The act exempts any police chief hired by a municipality from the Police Officer Standards and Training (POST) Council’s recertification requirements, but not the prohibition on working as a police officer while his certificate is cancelled or revoked, if (1) he served as a police officer in Connecticut for at least 25 years, (2) served as a deputy chief in Connecticut, and (3) his certificate lapsed while he was serving as a police chief in a contiguous state between July 1, 1997 and April 1, 2000.

By law, a certificate lapses if the officer is not employed by a law enforcement unit in Connecticut for more than two years, unless he is on a leave of absence. A police officer whose certificate lapses needs to be recertified to work as a police officer. He must meet the council's entry-level certification requirements and complete a council-approved police basic training program (POST Reg. § 7-294e2). The regulations allow a waiver of the mandatory training in “unusual cases. ” Historically, waivers have been granted on a case-by-case basis.

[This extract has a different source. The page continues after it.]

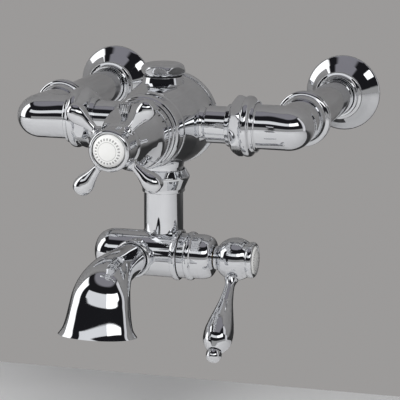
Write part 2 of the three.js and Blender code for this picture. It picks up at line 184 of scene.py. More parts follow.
def skin(rows, closed=False):
    """A mesh over rows of points that each run once round the piece. A row of one point is a pole."""
    mesh = bmesh.new()
    loops = [[mesh.verts.new(point) for point in row] for row in rows]
    following = loops[1:] + loops[:1] if closed else loops[1:]
    for lower, upper in zip(loops, following):
        count = max(len(lower), len(upper))
        for i in range(count):
            j = (i + 1) % count
            below = [lower[i % len(lower)], lower[j % len(lower)]]
            above = [upper[j % len(upper)], upper[i % len(upper)]]
            corners = list(dict.fromkeys(below + above))
            if len(corners) > 2:
                mesh.faces.new(corners)
    bmesh.ops.remove_doubles(mesh, verts=mesh.verts, dist=MERGE)
    bmesh.ops.dissolve_degenerate(mesh, dist=MERGE / 2, edges=mesh.edges)
    bmesh.ops.recalc_face_normals(mesh, faces=mesh.faces)
    return mesh


def circle(radius, height, count=SEGMENTS):
    if radius < MERGE:
        return [Vector((0, 0, height))]
    angles = [2 * math.pi * i / count for i in range(count)]
    return [Vector((radius * math.cos(a), radius * math.sin(a), height)) for a in angles]


def turned(profile, fillet=0.25, closed=False, segments=SEGMENTS):
    """A piece turned about +Z from a profile that starts and ends on the axis, or closes on itself."""
    points = rounded(profile, fillet, closed)
    return skin([circle(radius, height, segments) for radius, height in points], closed)


def ring(profile, fillet=0.25, segments=SEGMENTS):
    return turned(profile, fillet, True, segments)


def tube(outer, inner, low, high, fillet=0.2):
    return ring([(outer, low), (outer, high), (inner, high), (inner, low)], fillet)


def rod(radius, low, high, fillet=0):
    return turned([(0, low), (radius, low), (radius, high), (0, high)], fillet)


def soft_min(a, b, reach):
    """The smaller value, with a rounded change from one to the other."""
    blend = max(reach - abs(a - b), 0) / reach
    return min(a, b) - blend * blend * reach / 4


def hexagonal(profile, corner_radius, closed=False, core=(), reach=0.15):
    """A turned piece milled to a hexagon with a corner on +X. The core is a profile that stays round."""
    points = divided(rounded(profile, 0.15, closed), 0.35, closed)
    core = rounded(core, SOFT, False) if core else []
    flat = corner_radius * math.cos(math.pi / 6)
    rows = []
    for radius, height in points:
        round_part = radius_at(core, height) if core else 0
        on_core = round_part and radius > round_part - CORE_REACH
        row = []
        for i in range(SEGMENTS * 2):
            angle = math.pi * i / SEGMENTS
            across = flat / math.cos((angle % (math.pi / 3)) - math.pi / 6)
            size = soft_min(radius, across, reach)
            if on_core:
                size = -soft_min(-size, -round_part, reach)
            row.append(Vector((size * math.cos(angle), size * math.sin(angle), height)))
        rows.append(row if radius > MERGE else [Vector((0, 0, height))])
    return skin(rows, closed)


def helix(radius, wire, low, high, turns):
    """A coil spring of round wire."""
    rows = []
    steps = round(turns * COIL_STEPS)
    for i in range(steps + 1):
        angle = 2 * math.pi * turns * i / steps
        side = Vector((math.cos(angle), math.sin(angle), 0))
        height = low + wire + (high - low - 2 * wire) * i / steps
        row = [side * (radius + wire * math.cos(a)) + Vector((0, 0, height + wire * math.sin(a)))
               for a in (2 * math.pi * k / WIRE_FACETS for k in range(WIRE_FACETS))]
        rows.append(row)
    ends = [[sum(rows[k], Vector()) / WIRE_FACETS] for k in (0, -1)]
    return skin([ends[0], *rows, ends[1]])


def moved(mesh, place):
    mesh.transform(place)
    return mesh


def combined(base, others, operation):
    """The first mesh joined with, or cut by, the others."""
    def temporary(mesh):
        data = bpy.data.meshes.new("temporary")
        mesh.to_mesh(data)
        mesh.free()
        shape = bpy.data.objects.new("temporary", data)
        bpy.context.collection.objects.link(shape)
        return shape

    whole = temporary(base)
    tools = [temporary(mesh) for mesh in others]
    for tool in tools:
        change = whole.modifiers.new("change", "BOOLEAN")
        change.operation = operation
        change.solver = "EXACT"
        change.object = tool
    ready = whole.evaluated_get(bpy.context.evaluated_depsgraph_get())
    result = bmesh.new()
    result.from_mesh(ready.to_mesh())
    ready.to_mesh_clear()
    for shape in (whole, *tools):
        data = shape.data
        bpy.data.objects.remove(shape)
        bpy.data.meshes.remove(data)
    return result


def joined(base, *others):
    return combined(base, others, "UNION")


def cut(base, *others):
    return combined(base, others, "DIFFERENCE")


def piece(node, mesh, place=Matrix(), material=None):
    """The finished piece that stands for a CAD node: on its body, and with its slot's material."""
    mesh.transform(Matrix.Scale(MM, 4) @ place)
    bmesh.ops.recalc_face_normals(mesh, faces=mesh.faces)
    data = bpy.data.meshes.new(f"{node}_fine")
    mesh.to_mesh(data)
    mesh.free()
    data.shade_smooth()
    data.set_sharp_from_angle(angle=SHARP_EDGE)
    data.materials.append(material or FINISHES[SLOT_OF[node]])
    shape = bpy.data.objects.new(f"{node}_fine", data)
    bpy.context.collection.objects.link(shape)
    normals = shape.modifiers.new("even_normals", "WEIGHTED_NORMAL")
    normals.keep_sharp = True
    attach(shape, BODY_OF[node])
    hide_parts(node)
    return shape


# ---- Materials ----


class Shader:
    """A material's or the world's nodes, with short ways to add to them."""

    def __init__(self, tree):
        self.tree = tree
        tree.nodes.clear()

    def add(self, kind, inputs=(), **settings):
        node = self.tree.nodes.new(f"ShaderNode{kind}")
        for name, value in settings.items():
            setattr(node, name, value)
        for key, value in dict(inputs).items():
            if isinstance(value, bpy.types.NodeSocket):
                self.tree.links.new(value, node.inputs[key])
            else:
                node.inputs[key].default_value = value
        return node

    def math(self, operation, *values):
        return self.add("Math", enumerate(values), operation=operation).outputs[0]

    def spread(self, value, low, high, new_low=0.0, new_high=1.0, kind="LINEAR"):
        inputs = {"Value": value, "From Min": low, "From Max": high, "To Min": new_low, "To Max": new_high}
        return self.add("MapRange", inputs, interpolation_type=kind).outputs["Result"]

    def window(self, value, low, high, soft):
        """1 where a value lies between two others, with soft edges."""
        rise = self.spread(value, low - soft, low + soft, kind="SMOOTHSTEP")
        fall = self.spread(value, high - soft, high + soft, 1.0, 0.0, kind="SMOOTHSTEP")
        return self.math("MULTIPLY", rise, fall)

    def noise(self, where, scale, detail=3.0, roughness=0.5):
        inputs = {"Vector": where, "Scale": scale, "Detail": detail, "Roughness": roughness}
        return self.add("TexNoise", inputs).outputs["Fac"]

    def mix(self, factor, first, second):
        node = self.add("Mix", {"Factor": factor}, data_type="RGBA")
        for key, value in ((6, first), (7, second)):
            if isinstance(value, bpy.types.NodeSocket):
                self.tree.links.new(value, node.inputs[key])
            else:
                node.inputs[key].default_value = (*value, 1)
        return node.outputs[2]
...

Indigent Burials. By statute, when someone in a town, or sent from a town to a licensed institution or state humane institution, dies and does not leave a sufficient estate for a proper burial and funeral, the town provides a burial and is reimbursed by the state for up to $ 1,200. The act that eliminates state reimbursement for the Norwich town GA program continues to require towns to provide such funerals and the state to reimburse them. It transfers this responsibility from the town’s first selectman or public official in charge of the town’s GA program to the town’s chief executive officer. The act also eliminates a minimum $ 25 fine that can be imposed on anyone who buries or causes to be buried any such individual in violation of the law.

GA Audits Eliminated. The act deletes statutory provisions requiring that DSS adopt regulations for audits of GA programs and for recoveries of reimbursements DSS makes to towns based on audit findings and sanctions for noncompliance with standards.